Anon3: As a long-time Customer Service professional, I see little reason for hope in most companies regarding customer service, 3-D or virtual. My experience is that large, multi-national companies tend toward dollar-squeezing minimalism: the cheapest way to do the least that keeps customers from bailing or posting nasty things about the company online. That approach has led to off-shore, cookie-cutter, follow-the-process-no-matter-what, tech support at the consumer product level, which is frustrating to the customer. But consumer-product customers are not that important to the multi-national. They are focused on the Corporate customer, who gets an entirely different level of support. Because they potentiall or actually spend millions with the Multi-national Corp, their hands are held tenderly, and highly-paid professionals with a string of certifications behind their names do house calls and do the work for them that their own tech departments (if they had not laid most of them off) should have been able to do.

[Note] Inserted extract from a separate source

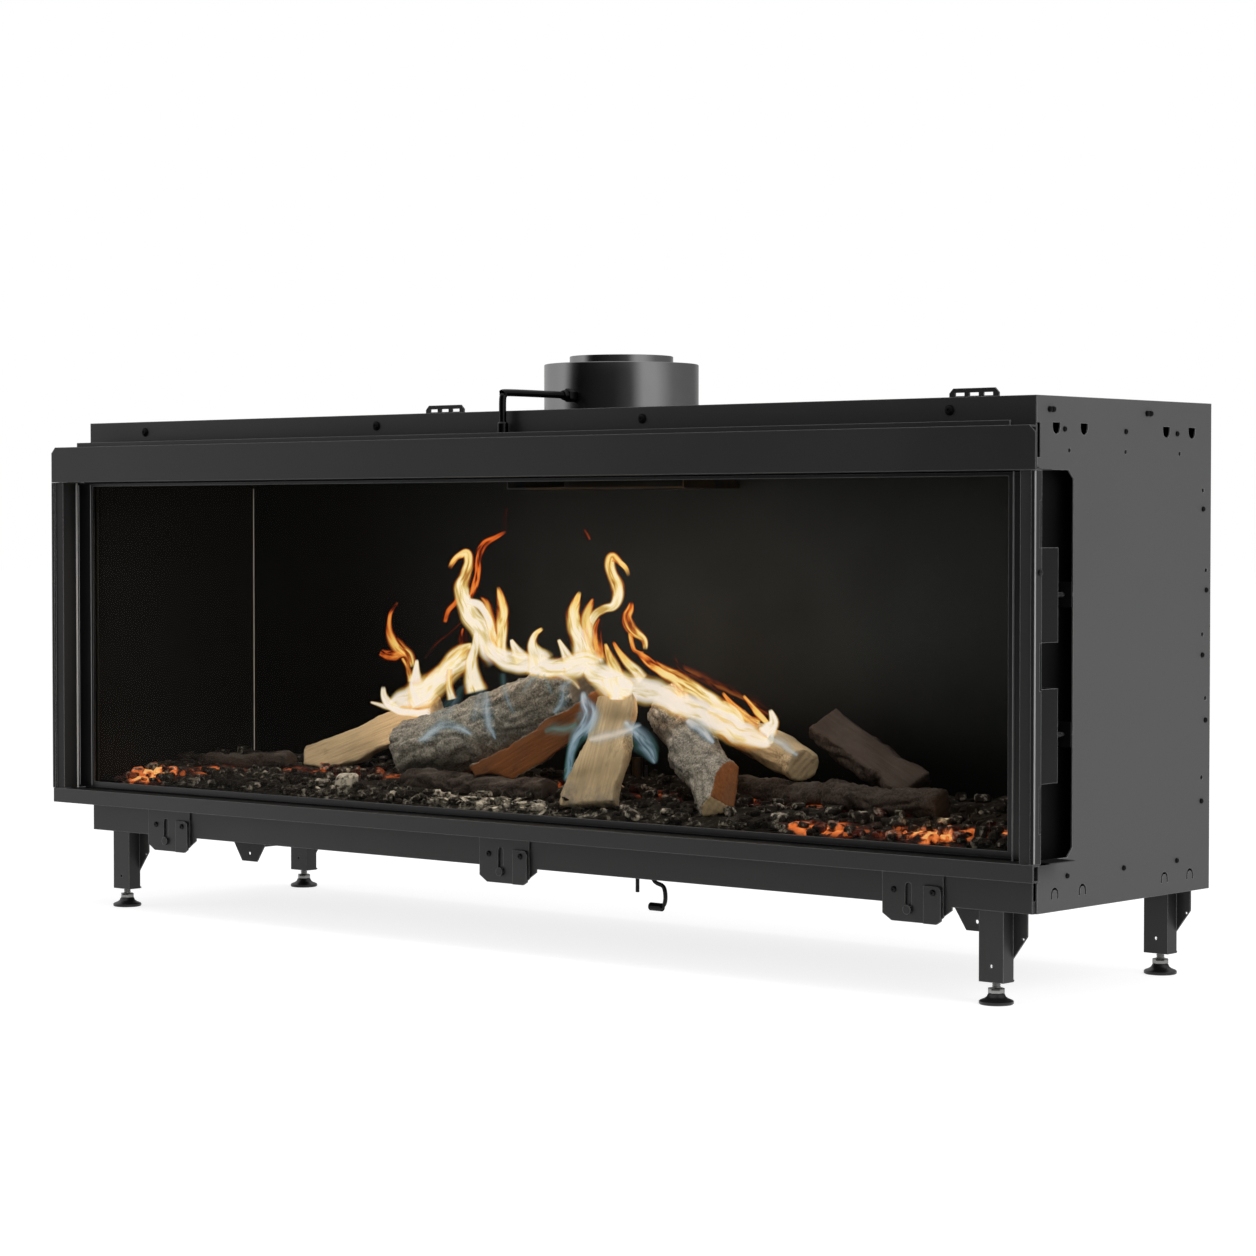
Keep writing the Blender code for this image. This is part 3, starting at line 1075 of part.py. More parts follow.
def burner():
    """The burner under the embers: the slotted tray, the burner tube, the pilot and their pipes."""
    stand = FIREBOX_FLOOR + SHEET + GAP
    path = [(TRAY_FRONT, stand), (TRAY_FRONT, TRAY_TOP), (TRAY_REAR, TRAY_TOP), (TRAY_REAR, stand)]
    tray = folded_sheet("burner_tray", path, (-TRAY_HALF_WIDTH, TRAY_HALF_WIDTH), "X", "burner_steel")
    ports = bmesh.new()
    pitch = 2 * BURNER_HALF_LENGTH / PORT_COUNT
    for place in range(PORT_COUNT):
        x = (place - (PORT_COUNT - 1) / 2) * pitch
        add_box(ports, (x - PORT_WIDTH / 2, BURNER_DEPTH - PORT_DEPTH / 2, TRAY_TOP - OVERRUN / 2),
                (x + PORT_WIDTH / 2, BURNER_DEPTH + PORT_DEPTH / 2, TRAY_TOP + OVERRUN))
    boolean(tray, "ports", ports, "DIFFERENCE")

    axis_z = stand + BURNER_R
    bm = bmesh.new()
    half = BURNER_HALF_LENGTH
    add_rod(bm, (-half, BURNER_DEPTH, axis_z), (half, BURNER_DEPTH, axis_z), BURNER_R)
    tube = piece("main_burner", bm, "burner_steel")
    stub = bmesh.new()
    pipe_z = FIREBOX_FLOOR - PIPE_STUB_R - GAP
    add_rod(stub, (0, BURNER_DEPTH, axis_z), (0, BURNER_DEPTH, pipe_z + PIPE_R + GAP), PIPE_STUB_R)
    boolean(tube, "inlet", stub, "UNION")

    def hook_point(share_x, share_z):
        height = PIPE_HOOK_BOTTOM + (PIPE_HOOK_TOP - PIPE_HOOK_BOTTOM) * share_z
        return (PIPE_DROP_X + PIPE_HOOK_REACH * share_x, PIPE_DROP_DEPTH, height)

    bend = PIPE_BEND_R
    turn = [(PIPE_DROP_X, PIPE_DROP_DEPTH - bend + u, pipe_z - bend + v)
            for u, v in arc((0, 0), bend, 90, 0, TUBE_ARC_STEPS)]
    jog = BURNER_DEPTH + PIPE_STUB_R * 2
    points = [(0, BURNER_DEPTH - PIPE_STUB_R, pipe_z), (0, jog, pipe_z),
              (PIPE_DROP_X, jog + PIPE_DROP_X, pipe_z)]
    points += turn + smooth([hook_point(*shares) for shares in PIPE_HOOK_SHARES], PIPE_SEGMENTS)
    pipe = piece("gas_supply_pipe", tube_bmesh(points, PIPE_R), "black_fastener")
    plug = bmesh.new()
    end = hook_point(*PIPE_HOOK_SHARES[-1])
    add_rod(plug, end, (end[0] - PIPE_PLUG_LENGTH, end[1], end[2]), PIPE_PLUG_R)
    boolean(pipe, "plug", plug, "UNION")

    bm = bmesh.new()
    add_rod(bm, (PILOT_X, PIPE_DROP_DEPTH, PILOT_PIPE_END),
            (PILOT_X, PIPE_DROP_DEPTH, stand - GAP), PILOT_PIPE_R)
    piece("pilot_pipe", bm, "black_fastener")

    bm = bmesh.new()
    depth = PILOT_PLATE_DEPTH / 2
    add_box(bm, (PILOT_X - PILOT_PLATE_HALF_WIDTH, PIPE_DROP_DEPTH - depth, stand),
            (PILOT_X + PILOT_PLATE_HALF_WIDTH, PIPE_DROP_DEPTH + depth, stand + SHEET))
    pilot = piece("pilot_burner", bm, "burner_steel")
    rods = bmesh.new()
    head = stand + PILOT_HEIGHT
    foot = stand + SHEET / 2
    add_rod(rods, (PILOT_X, PIPE_DROP_DEPTH, foot), (PILOT_X, PIPE_DROP_DEPTH, head), PILOT_HOOD_R)
    for side in (-1, 1):
        x = PILOT_X + side * PILOT_ROD_PITCH
        add_rod(rods, (x, PIPE_DROP_DEPTH, foot), (x, PIPE_DROP_DEPTH, head - OVERRUN), PILOT_ROD_R)
    boolean(pilot, "rods", rods, "UNION")


def smooth(points, segments):
    """Points along a smooth curve through the given ones."""
    ends = [points[0]] + list(points) + [points[-1]]
    path = []
    runs = len(points) - 1
    for step in range(segments + 1):
        place = step / segments * runs
        run = min(int(place), runs - 1)
        t = place - run
        a, b, c, d = (Vector(ends[run + i]) for i in range(4))
        bow = (a * 2 - b * 5 + c * 4 - d) * t ** 2
        twist = (b * 3 - a - c * 3 + d) * t ** 3
        curve = (b * 2 + (c - a) * t + bow + twist) / 2
        path.append(tuple(curve))
    return path


def bed_height(x, depth):
    """The height of the ember bed's surface."""
    share = max((depth - BED_FRONT) / (BED_REAR - BED_FRONT), 0)
    spot = Vector((x, depth, 0)) / BED_LUMP_SIZE
    lump = noise.noise(spot) + noise.noise(spot * 2.3) * 0.5
    rise = (BED_REAR_THICK - BED_FRONT_THICK) * share ** BED_CURVE
    return BED_BASE + BED_FRONT_THICK + rise + BED_LUMP * lump


def bed_bmesh(lift):
    """The ember bed as one closed body, its surface raised by `lift`."""
    bm = bmesh.new()
    bmesh.ops.create_grid(bm, x_segments=BED_COLUMNS, y_segments=BED_ROWS, size=0.5)
    bmesh.ops.triangulate(bm, faces=bm.faces[:], quad_method="FIXED")
    for vert in bm.verts:
        x = vert.co.x * 2 * BED_HALF_WIDTH
        depth = BED_FRONT + (vert.co.y + 0.5) * (BED_REAR - BED_FRONT)
        vert.co = at(x, depth, bed_height(x, depth) + lift)
    rim = [edge for edge in bm.edges if edge.is_boundary]
    walls = bmesh.ops.extrude_edge_only(bm, edges=rim)["geom"]
    for item in walls:
        if isinstance(item, bmesh.types.BMVert):
            item.co.z = BED_BASE
    bottom = [item for item in walls if isinstance(item, bmesh.types.BMEdge)]
    bmesh.ops.edgeloop_fill(bm, edges=bottom)
    face_outward(bm)
    return bm


def log_bmesh(shares, swell):
    """A log between its two ends: lumpy, slightly bent, split on one side, swollen by `swell`."""
    start_shares, end_shares, start_share, end_share, split_angle, split_share = shares

    def place(share):
        return at(share[0] * FIREBOX_HALF_WIDTH, share[1] * FIREBOX_BACK, TRAY_TOP + share[2] * LOG_PILE_RISE)

    start, end = place(start_shares), place(end_shares)
    run = end - start
    radius1, radius2 = start_share * LOG_GIRTH, end_share * LOG_GIRTH
    bm = bmesh.new()
    bmesh.ops.create_cone(bm, cap_ends=True, segments=LOG_SIDES, radius1=radius1, radius2=radius2,
                          depth=run.length)
    for ring in range(1, LOG_RINGS):
        plane = Vector((0, 0, run.length * (ring / LOG_RINGS - 0.5)))
        bmesh.ops.bisect_plane(bm, geom=bm.verts[:] + bm.edges[:] + bm.faces[:], plane_co=plane,
                               plane_no=(0, 0, 1))
    origin = Vector(start_shares) * len(LOG_SHARES)
    for vert in bm.verts:
        out = Vector((vert.co.x, vert.co.y, 0))
        lump = noise.noise(origin + vert.co / LOG_GRAIN)
        along = vert.co.z / run.length * 2
        vert.co += out * lump * LOG_LUMP_SHARE * 2
        vert.co.x += (1 - along * along) * radius1 * LOG_LUMP_SHARE
    if split_angle is not None:
        angle = math.radians(split_angle)
        normal = Vector((math.cos(angle), math.sin(angle), 0))
        cut = bmesh.ops.bisect_plane(bm, geom=bm.verts[:] + bm.edges[:] + bm.faces[:],
                                     plane_co=normal * radius1 * split_share, plane_no=normal,
                                     clear_outer=True)
        rim = [item for item in cut["geom_cut"] if isinstance(item, bmesh.types.BMEdge)]
        bmesh.ops.edgeloop_fill(bm, edges=rim)
    bmesh.ops.triangulate(bm, faces=bm.faces[:], quad_method="FIXED", ngon_method="EAR_CLIP")
    face_outward(bm)
    if swell:
        bm.normal_update()
        moves = [(vert, vert.normal * vert.calc_shell_factor() * swell) for vert in bm.verts]
        for vert, move in moves:
            vert.co += move
    turn = Vector((0, 0, 1)).rotation_difference(run).to_matrix().to_4x4()
    bm.transform(Matrix.Translation((start + end) / 2) @ turn)
    return bm


LOG_FINISHES = {
    "log_front_low": "dark_burnt_bark", "log_back_low": "dark_burnt_bark",
    "log_right_flat": "dark_burnt_bark", "log_right_slant": "dark_burnt_bark",
    "log_left_twig": "ash_grey_bark", "log_centre_bark": "ash_grey_bark",
    "log_right_bark": "ash_grey_bark", "log_brown_split": "brown_split_wood",
    "log_left_split": "pale_split_wood", "log_pale_plank": "pale_split_wood",
    "log_rear_short": "pale_split_wood",
}


def spans_meet(first, second):
    """Whether the boxes of two bmeshes meet."""
    for axis in range(3):
        a = [vert.co[axis] for vert in first.verts]
        b = [vert.co[axis] for vert in second.verts]
        if max(a) < min(b) or max(b) < min(a):
            return False
    return True


def fire():
    """The ember bed and the logs, each seated on the bed and on the logs laid before it."""
    piece("ember_bed", bed_bmesh(0), "charcoal_bed")
    laid = []
    for name, shares in LOG_SHARES.items():
        obj = piece(name, log_bmesh(shares, 0), LOG_FINISHES[name])
        body = log_bmesh(shares, 0)
        boolean(obj, "bed_seat", bed_bmesh(BED_CLEAR), "DIFFERENCE")
        for below in laid:
            swollen = log_bmesh(LOG_SHARES[below], LOG_CLEAR)
            if spans_meet(body, swollen):
                boolean(obj, "seat_" + below, swollen, "DIFFERENCE")
            else:
                swollen.free()
        body.free()
        laid.append(name)


casing()
firebox()
glass()
front_frame()
flue()
test_tube()
wall_brackets()
legs_and_feet()
hangers()
burner()
fire()
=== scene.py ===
"""The looks of a built-in gas fireplace: painted steel, glass, flue, ceramic logs, embers and flames.

Metres, +Z up. +X is to the viewer's right, +Y runs from the glass to the back, and the floor is z = 0.
"""

import math
import random

import bmesh
import bpy
from bpy.props import FloatProperty, FloatVectorProperty, IntProperty, PointerProperty
from bpy.types import Operator, Panel, PropertyGroup
from mathutils import Matrix, Vector, noise
from mathutils.bvhtree import BVHTree


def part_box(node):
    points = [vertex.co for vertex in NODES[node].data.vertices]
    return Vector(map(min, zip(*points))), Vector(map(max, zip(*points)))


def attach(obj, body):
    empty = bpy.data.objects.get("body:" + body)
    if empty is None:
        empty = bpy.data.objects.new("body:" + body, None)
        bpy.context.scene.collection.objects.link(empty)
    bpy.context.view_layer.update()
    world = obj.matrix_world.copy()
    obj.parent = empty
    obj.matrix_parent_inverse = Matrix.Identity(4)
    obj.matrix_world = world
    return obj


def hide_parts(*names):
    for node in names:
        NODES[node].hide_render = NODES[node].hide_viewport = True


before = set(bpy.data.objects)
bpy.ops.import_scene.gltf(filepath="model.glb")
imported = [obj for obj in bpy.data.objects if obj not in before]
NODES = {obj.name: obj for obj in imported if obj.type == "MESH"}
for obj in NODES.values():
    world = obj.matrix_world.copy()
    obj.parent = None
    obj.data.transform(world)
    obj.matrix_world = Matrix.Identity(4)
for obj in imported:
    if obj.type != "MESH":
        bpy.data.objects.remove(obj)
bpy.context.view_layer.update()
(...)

Smaller companies don't have the patience or awareness for customer service; for start-ups, it's considered a cost-generating activitiy rather than a customer loyalty builder. An ever-shrinking short-term focus leads to decision-makers looking for quick "fixes" rather than nurturing & growing a solid customer base. Customers see that low prices and mediocre service or quality are often interchageable between and among companies. Companies need to consider the benefits of a longer-term vision, one that includes THEIR loyalty to quality goods & services, to customers, to employees. If CEOs and Boards of Directors fail to see value in long-term planning and structures, in long-term relationships, they risk the life-spans of their companies being broken up and sold in pieces to serve the shareholders' ever-dissatisfied hunger.

Unknown said...

This post gave me a great idea that will help in improving and measuring the customer experience. I do value all your suggestions and consider all these points.